A Michigan court recently upheld a $3 million jury verdict in a medical malpractice suit over a baby's birth injury, rejecting the hospital's argument that the patient's attorney improperly invoked the Reptile Theory trial technique to play to the jury's emotions. The Reptile Theory is an effort to show the immediate danger of the kind of thing
the defendant did and how fair compensation can diminish that danger within the community
. Plaintiff's counsel suggested numerous times during trial that, regardless of the legal standards of care, doctors may not take "unnecessary risks" and must make the "safest available choice".
The appellate court agreed Plaintiff's counsel improperly stated an improper standard of care, concluding that the evidence was erroneously admitted; however, the court found plaintiff's use of the Reptile Theory to constitute harmless error.

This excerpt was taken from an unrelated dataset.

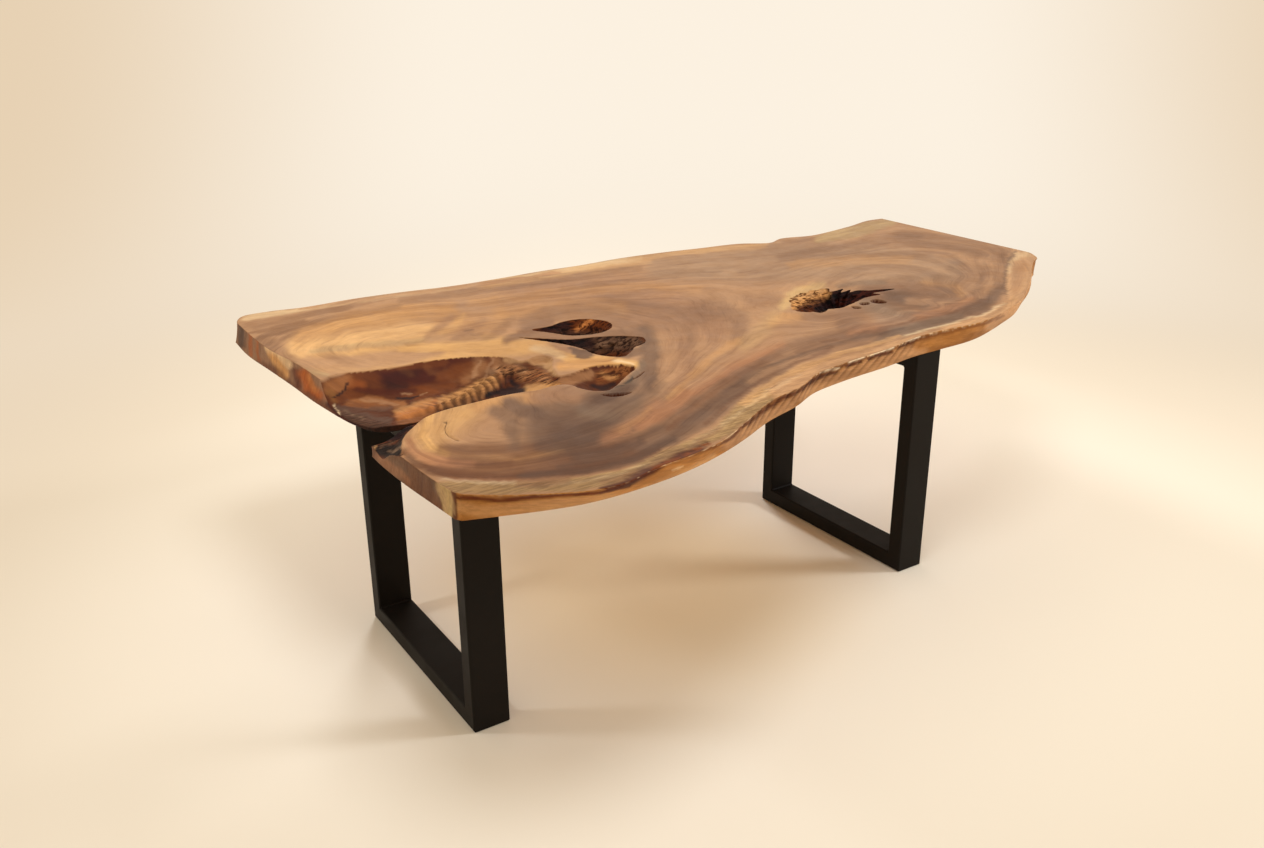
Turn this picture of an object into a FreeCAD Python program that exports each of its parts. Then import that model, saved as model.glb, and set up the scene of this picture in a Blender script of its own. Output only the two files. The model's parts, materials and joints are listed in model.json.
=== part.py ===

The court noted that the "references by Plaintiff's counsel to 'safety' and whether it was appropriate for a physician to 'needlessly endanger' a patient in the context of the doctors' testimony were limited and fleeting given the length of the overall trial." The court also concluded that the trial court's proper instruction as to the appropriate standard of care cured any impropriety so that the hospital suffered no prejudice.
This case further demonstrates that courts have a difficult time understanding the Reptile Theory and its prejudicial impact. It is imperative that your witnesses are prepared for the reptile theory and that you educate the trial court as much as possible in advance of the technique being used.